In September 2020, the UN Group of Eminent Experts on Yemen — the same panel that identified American weapons as directly fueling the war — accused Canada of “helping to perpetuate the conflict” through the provision of arms to the Saudis. Only four other countries have earned this “distinction.”

December 2020 was the first time a Canadian Liberal member of Parliament has deviated from the party line and called for an end to arms exports to Saudi Arabia. Citing the humanitarian crisis in Yemen, MP Adam Vaughan condemned the provision of all arms to the region.

In early February this year, the leader of Canada’s left-wing New Democratic Party, Jagmeet Singh, once again called on the Canadian government to stop LAV exports to Saudi Arabia: “There is a time when the clear human rights violations perpetrated by a country make it so we cannot sell them arms.” To preserve the jobs of GDLS-C workers, Singh urged the government to purchase LAVs for the Canadian Armed Forces.

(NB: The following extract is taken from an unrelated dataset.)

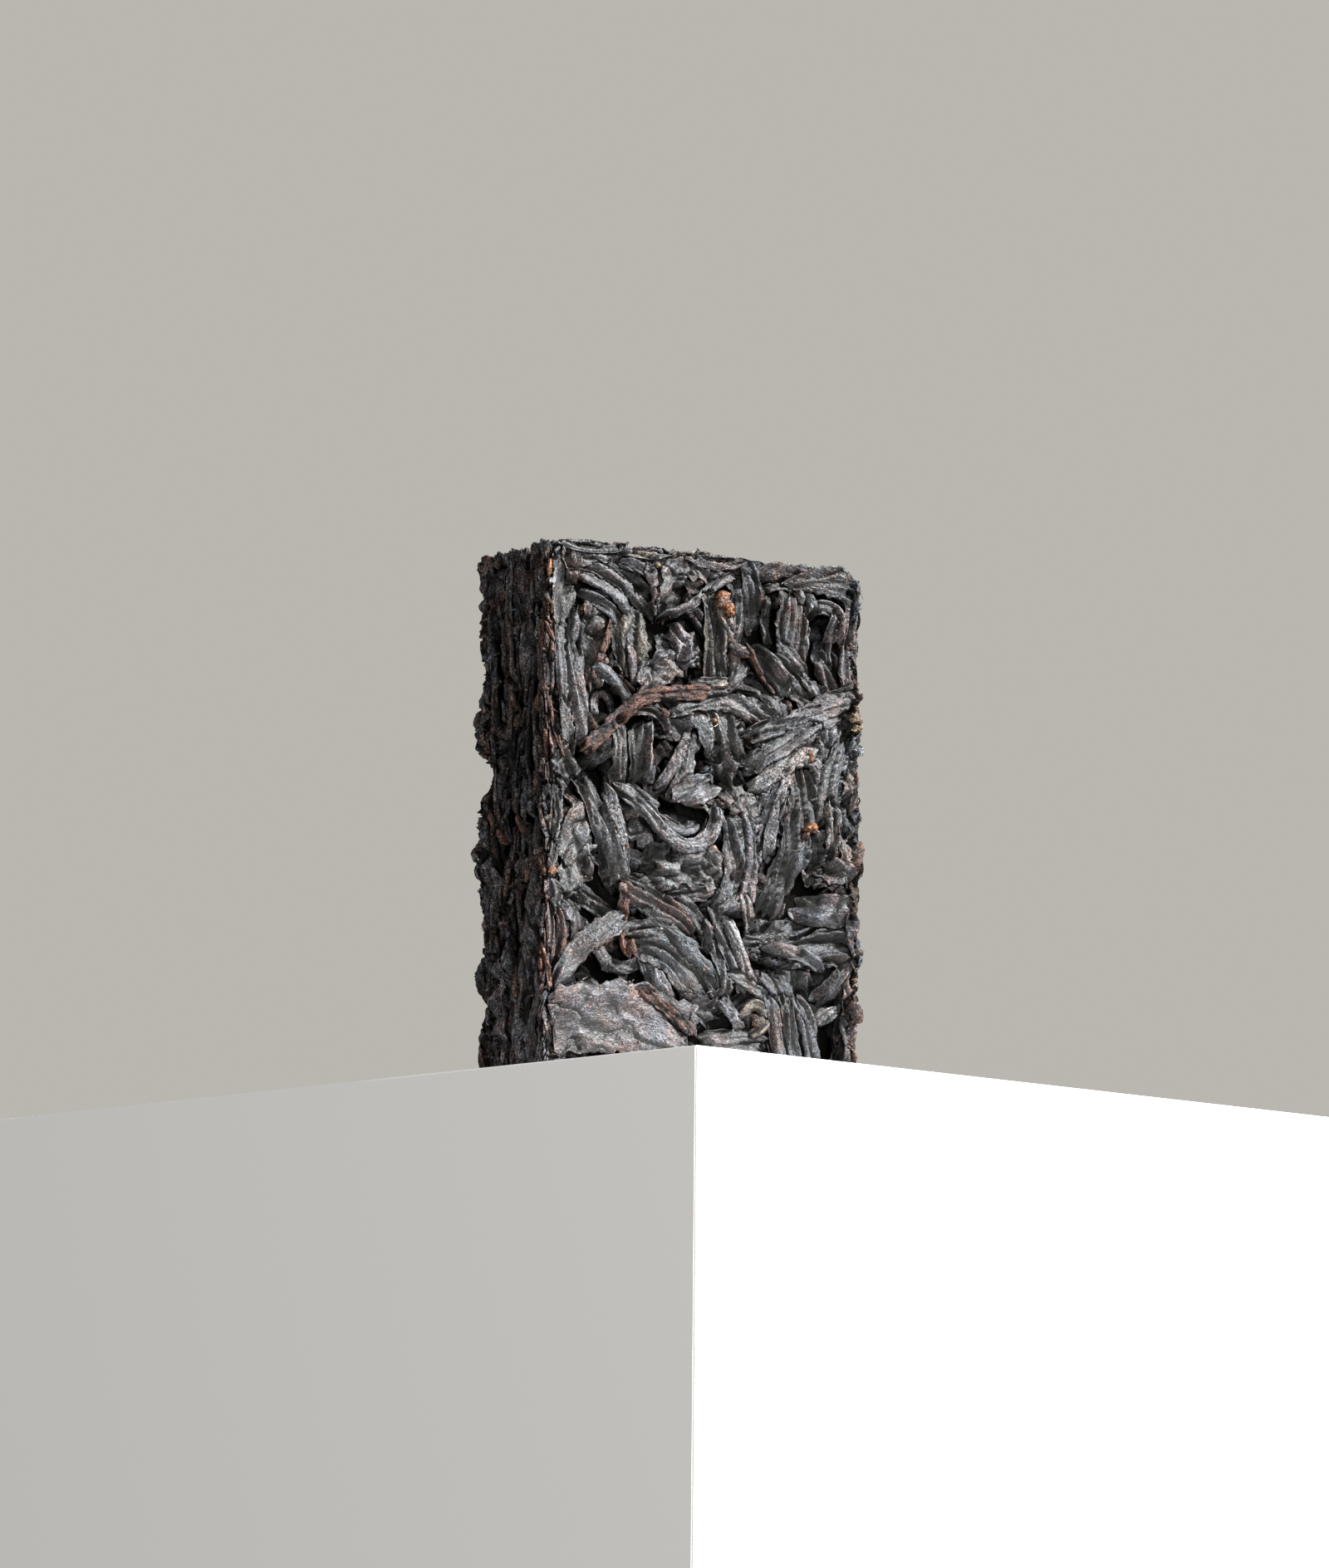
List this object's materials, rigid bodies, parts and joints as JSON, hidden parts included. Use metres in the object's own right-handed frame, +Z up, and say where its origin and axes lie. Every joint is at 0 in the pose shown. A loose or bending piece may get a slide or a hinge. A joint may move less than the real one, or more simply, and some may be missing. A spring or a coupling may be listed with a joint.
{
  "type": "tea brick",
  "caption": "Small block of pressed black tea that stands on its short end, with rolled leaves, broad leaves and stems pressed flat on its faces",
  "frame": {"origin": "middle of the flat base the brick stands on", "axes": "+Z up along the longest side; -Y out of the wide front face; +X towards the right narrow face as seen from the front"},
  "size_m": [0.0314, 0.0124, 0.046],
  "materials": {
    "pressed_leaf": "matt"
  },
  "bodies": {
    "root": {"tea_brick": "pressed_leaf"}
  },
  "joints": []
}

Canadian weapons sales are nothing new — the country has sold arms for decades. What is new is the dizzying volume of such exports, and the outsize role they’re playing in some of today’s deadliest conflicts. The Trudeau government has exported more weapons to states accused of war crimes than any other Canadian government on public record.

If even the United States, where the term “military industrial complex” was coined, is willing to curtail its arms exports on human rights grounds, its northern neighbor should be willing to do the same. Until it does, Canada’s self-presentation as a peace broker and beacon of progressive values will be a comforting fantasy, dismissed out of hand by the rest of the world.